DIRECTIONS:
Write the listing out again, all of it, word for word.

SOURCE EXCERPT:
=-=-=
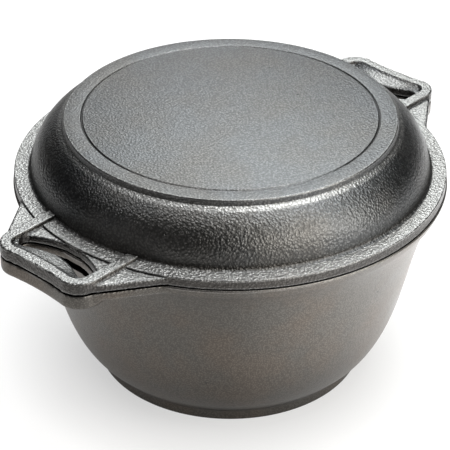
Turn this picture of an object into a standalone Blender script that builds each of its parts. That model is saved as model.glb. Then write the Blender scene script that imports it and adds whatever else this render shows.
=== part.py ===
"""Cast iron pot closed by a second casting, a shallow skillet that lies upside down on it as its lid.

Metres, +Z up. The origin is the centre of the pot's foot, on the surface that it stands on. The two
loop handles of each casting lie along X. Each casting is one turned body with its handles joined on.
A handle is drawn once, in its own frame: u runs out along X, v across it, and h away from the parting
plane between the two castings, up on the lid and down on the pot.
"""

import math

import bmesh
import bpy

MM = 0.001

# Driving dimensions of the turned bodies
POT_RIM_RADIUS = 140.2 * MM
LID_RIM_RADIUS = 138.9 * MM
POT_HEIGHT = 134.1 * MM
CLOSED_HEIGHT = 176.2 * MM
SEAT_GAP = 0.3 * MM
WALL = 3.9 * MM
FLOOR = 4.6 * MM
EDGE = 0.8 * MM
SEGMENTS = 72

# Pot: the wall flares towards a drafted band round the rim, and the cavity has a curve of its own
FOOT_RADIUS = 88.9 * MM
FOOT_HEIGHT = 7.2 * MM
FOOT_ROUND = 1.5 * MM
BAND_HEIGHT = 7.3 * MM
BAND_FOOT_RADIUS = 137.4 * MM
WALL_START = (90.1 * MM, 8.4 * MM)
WALL_START_ANGLE = math.radians(39)
WALL_START_REACH = 38 * MM
WALL_TOP_RADIUS = 135.2 * MM
WALL_END_ANGLE = math.radians(61)
WALL_END_REACH = 39 * MM
CAVITY_START_REACH = 30 * MM
CAVITY_TOP_RADIUS = 128.4 * MM
CAVITY_END_ANGLE = math.radians(74)
CAVITY_END_REACH = 50 * MM
MOUTH_RADIUS = 129.9 * MM
SEAT_DEPTH = 3.2 * MM

# Lid, a skillet lying on its face
BASE_RADIUS = 106.4 * MM
GROOVE_RADIUS = 94.6 * MM
GROOVE_WIDTH = 1.8 * MM
GROOVE_DEPTH = 0.7 * MM
BASE_STEP = 3.7 * MM
FLANGE_HEIGHT = 6.6 * MM
DOME_START = (107.8 * MM, 171.9 * MM)
DOME_START_ANGLE = math.radians(-29)
DOME_START_REACH = 14 * MM
DOME_END = (128.0 * MM, 144.2 * MM)
DOME_END_ANGLE = math.radians(-82)
DOME_END_REACH = 12.5 * MM
LIP_RADIUS = 129.5 * MM
LIP_WIDTH = 4.3 * MM
LIP_DEPTH = 2.8 * MM

# Loop handle, in its own frame
RELIEF = 0.4 * MM
WEB_HEIGHT = 5.3 * MM
POT_RIB_HEIGHT = 10.2 * MM
POT_RIB_ROUND = 2.2 * MM
LID_RIB_HEIGHT = 8.5 * MM
LID_RIB_ROUND = 1.1 * MM
BAR_OUT = 169.4 * MM
BAR_HOLLOW = 1.6 * MM
BAR_WIDTH = 6.6 * MM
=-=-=
FINISHED EXERCISE:
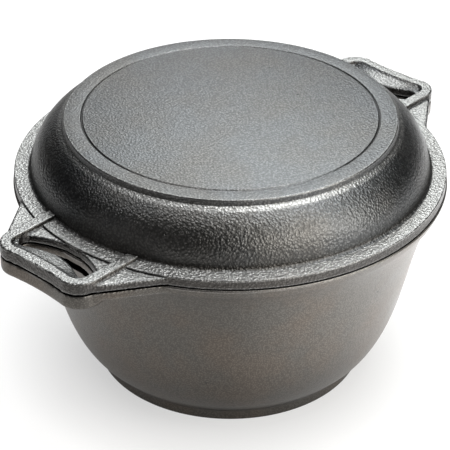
Turn this picture of an object into a standalone Blender script that builds each of its parts. That model is saved as model.glb. Then write the Blender scene script that imports it and adds whatever else this render shows.
=== part.py ===
"""Cast iron pot closed by a second casting, a shallow skillet that lies upside down on it as its lid.

Metres, +Z up. The origin is the centre of the pot's foot, on the surface that it stands on. The two
loop handles of each casting lie along X. Each casting is one turned body with its handles joined on.
A handle is drawn once, in its own frame: u runs out along X, v across it, and h away from the parting
plane between the two castings, up on the lid and down on the pot.
"""

import math

import bmesh
import bpy

MM = 0.001

# Driving dimensions of the turned bodies
POT_RIM_RADIUS = 140.2 * MM
LID_RIM_RADIUS = 138.9 * MM
POT_HEIGHT = 134.1 * MM
CLOSED_HEIGHT = 176.2 * MM
SEAT_GAP = 0.3 * MM
WALL = 3.9 * MM
FLOOR = 4.6 * MM
EDGE = 0.8 * MM
SEGMENTS = 72

# Pot: the wall flares towards a drafted band round the rim, and the cavity has a curve of its own
FOOT_RADIUS = 88.9 * MM
FOOT_HEIGHT = 7.2 * MM
FOOT_ROUND = 1.5 * MM
BAND_HEIGHT = 7.3 * MM
BAND_FOOT_RADIUS = 137.4 * MM
WALL_START = (90.1 * MM, 8.4 * MM)
WALL_START_ANGLE = math.radians(39)
WALL_START_REACH = 38 * MM
WALL_TOP_RADIUS = 135.2 * MM
WALL_END_ANGLE = math.radians(61)
WALL_END_REACH = 39 * MM
CAVITY_START_REACH = 30 * MM
CAVITY_TOP_RADIUS = 128.4 * MM
CAVITY_END_ANGLE = math.radians(74)
CAVITY_END_REACH = 50 * MM
MOUTH_RADIUS = 129.9 * MM
SEAT_DEPTH = 3.2 * MM

# Lid, a skillet lying on its face
BASE_RADIUS = 106.4 * MM
GROOVE_RADIUS = 94.6 * MM
GROOVE_WIDTH = 1.8 * MM
GROOVE_DEPTH = 0.7 * MM
BASE_STEP = 3.7 * MM
FLANGE_HEIGHT = 6.6 * MM
DOME_START = (107.8 * MM, 171.9 * MM)
DOME_START_ANGLE = math.radians(-29)
DOME_START_REACH = 14 * MM
DOME_END = (128.0 * MM, 144.2 * MM)
DOME_END_ANGLE = math.radians(-82)
DOME_END_REACH = 12.5 * MM
LIP_RADIUS = 129.5 * MM
LIP_WIDTH = 4.3 * MM
LIP_DEPTH = 2.8 * MM

# Loop handle, in its own frame
RELIEF = 0.4 * MM
WEB_HEIGHT = 5.3 * MM
POT_RIB_HEIGHT = 10.2 * MM
POT_RIB_ROUND = 2.2 * MM
LID_RIB_HEIGHT = 8.5 * MM
LID_RIB_ROUND = 1.1 * MM
BAR_OUT = 169.4 * MM
BAR_HOLLOW = 1.6 * MM
BAR_WIDTH = 6.6 * MM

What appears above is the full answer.